Copy each line below that includes "origin".

## SOURCE RECORDS
================================
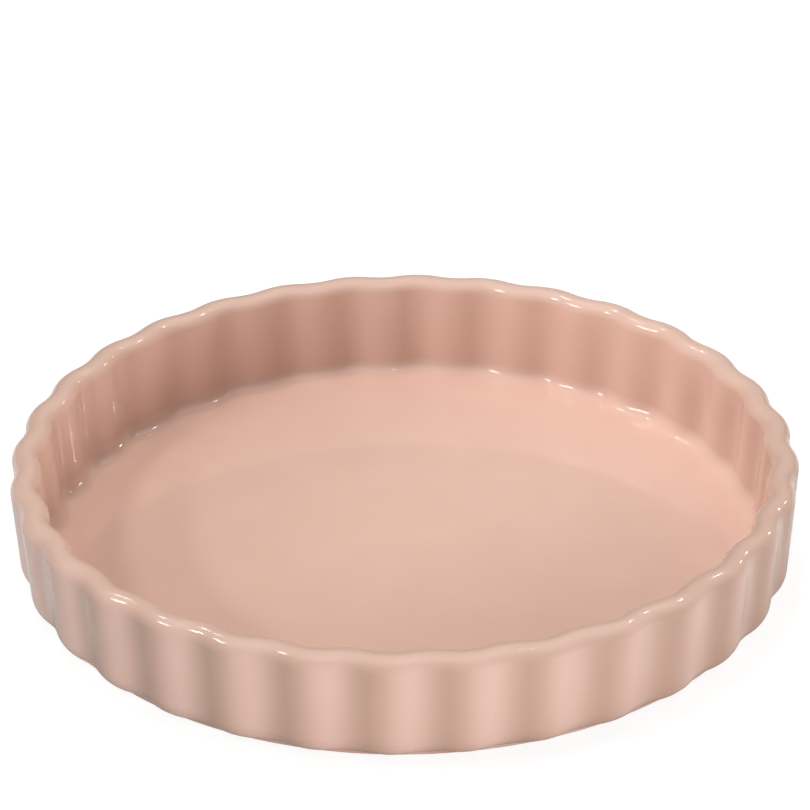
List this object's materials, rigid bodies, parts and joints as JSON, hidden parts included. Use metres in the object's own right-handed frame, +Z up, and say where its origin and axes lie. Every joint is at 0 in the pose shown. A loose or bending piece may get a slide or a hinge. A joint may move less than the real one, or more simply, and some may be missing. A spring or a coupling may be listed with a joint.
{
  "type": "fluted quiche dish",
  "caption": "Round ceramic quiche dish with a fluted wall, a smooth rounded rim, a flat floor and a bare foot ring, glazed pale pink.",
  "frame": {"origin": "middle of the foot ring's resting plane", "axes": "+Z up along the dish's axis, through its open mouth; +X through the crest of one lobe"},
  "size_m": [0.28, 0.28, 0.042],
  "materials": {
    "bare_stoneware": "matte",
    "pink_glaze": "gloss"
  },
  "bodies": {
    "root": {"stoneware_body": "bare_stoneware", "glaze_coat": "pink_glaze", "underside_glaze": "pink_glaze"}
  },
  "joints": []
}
================================
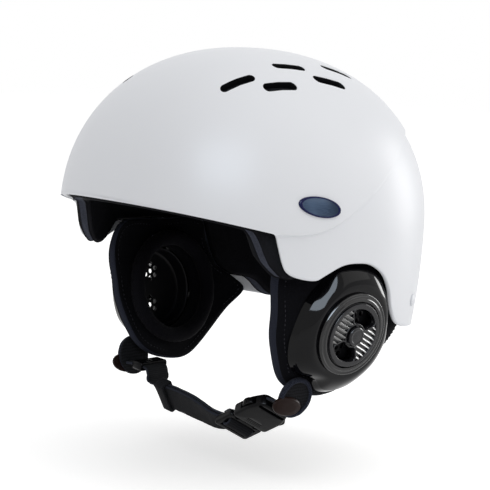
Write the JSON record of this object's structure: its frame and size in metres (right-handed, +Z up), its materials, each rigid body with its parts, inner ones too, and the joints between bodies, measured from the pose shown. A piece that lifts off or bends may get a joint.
================================
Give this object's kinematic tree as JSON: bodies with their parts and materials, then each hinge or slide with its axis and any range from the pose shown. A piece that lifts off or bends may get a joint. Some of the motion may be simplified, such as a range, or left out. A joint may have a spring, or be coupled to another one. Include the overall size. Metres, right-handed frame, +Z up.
================================
## EXERCISE ANSWER
List this object's materials, rigid bodies, parts and joints as JSON, hidden parts included. Use metres in the object's own right-handed frame, +Z up, and say where its origin and axes lie. Every joint is at 0 in the pose shown. A loose or bending piece may get a slide or a hinge. A joint may move less than the real one, or more simply, and some may be missing. A spring or a coupling may be listed with a joint.
  "frame": {"origin": "middle of the foot ring's resting plane", "axes": "+Z up along the dish's axis, through its open mouth; +X through the crest of one lobe"},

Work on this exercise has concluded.